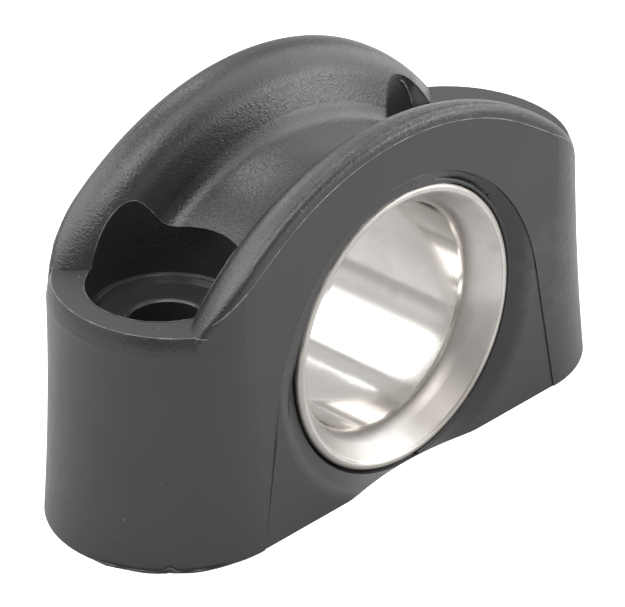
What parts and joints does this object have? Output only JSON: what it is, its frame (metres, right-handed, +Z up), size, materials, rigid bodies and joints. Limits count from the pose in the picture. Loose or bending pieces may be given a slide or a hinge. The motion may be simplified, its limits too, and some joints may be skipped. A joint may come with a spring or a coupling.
{
  "type": "rope fairlead eye",
  "caption": "Moulded deck fairlead: a flared stainless eye for a rope in a saddle-backed block, with arched flanges above and a recessed screw pocket at each end.",
  "frame": {"origin": "centre of the flat base, on the deck's plane", "axes": "+X from one screw hole to the other, +Y along the eye's axis, +Z up from the deck"},
  "size_m": [0.0448, 0.017, 0.0251],
  "materials": {
    "moulded_nylon": "dark grey glass-filled nylon, smooth on the faces and finely textured on the arched top",
    "stainless_steel": "turned stainless steel, bright in the bore and satin on the flare"
  },
  "bodies": {
    "root": {"body": "moulded_nylon", "liner": "stainless_steel"}
  },
  "joints": []
}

▸ REQUIREMENTS: Restate the whole of the material exactly.

▸ OUTPUT BELOW:
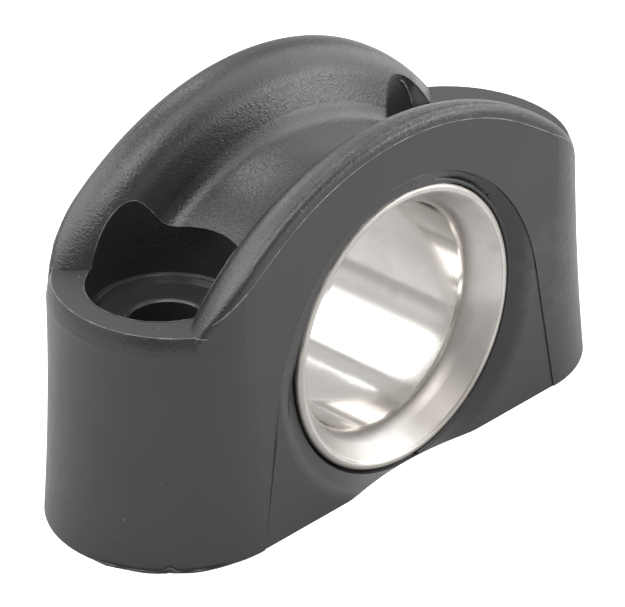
What parts and joints does this object have? Output only JSON: what it is, its frame (metres, right-handed, +Z up), size, materials, rigid bodies and joints. Limits count from the pose in the picture. Loose or bending pieces may be given a slide or a hinge. The motion may be simplified, its limits too, and some joints may be skipped. A joint may come with a spring or a coupling.
{
  "type": "rope fairlead eye",
  "caption": "Moulded deck fairlead: a flared stainless eye for a rope in a saddle-backed block, with arched flanges above and a recessed screw pocket at each end.",
  "frame": {"origin": "centre of the flat base, on the deck's plane", "axes": "+X from one screw hole to the other, +Y along the eye's axis, +Z up from the deck"},
  "size_m": [0.0448, 0.017, 0.0251],
  "materials": {
    "moulded_nylon": "dark grey glass-filled nylon, smooth on the faces and finely textured on the arched top",
    "stainless_steel": "turned stainless steel, bright in the bore and satin on the flare"
  },
  "bodies": {
    "root": {"body": "moulded_nylon", "liner": "stainless_steel"}
  },
  "joints": []
}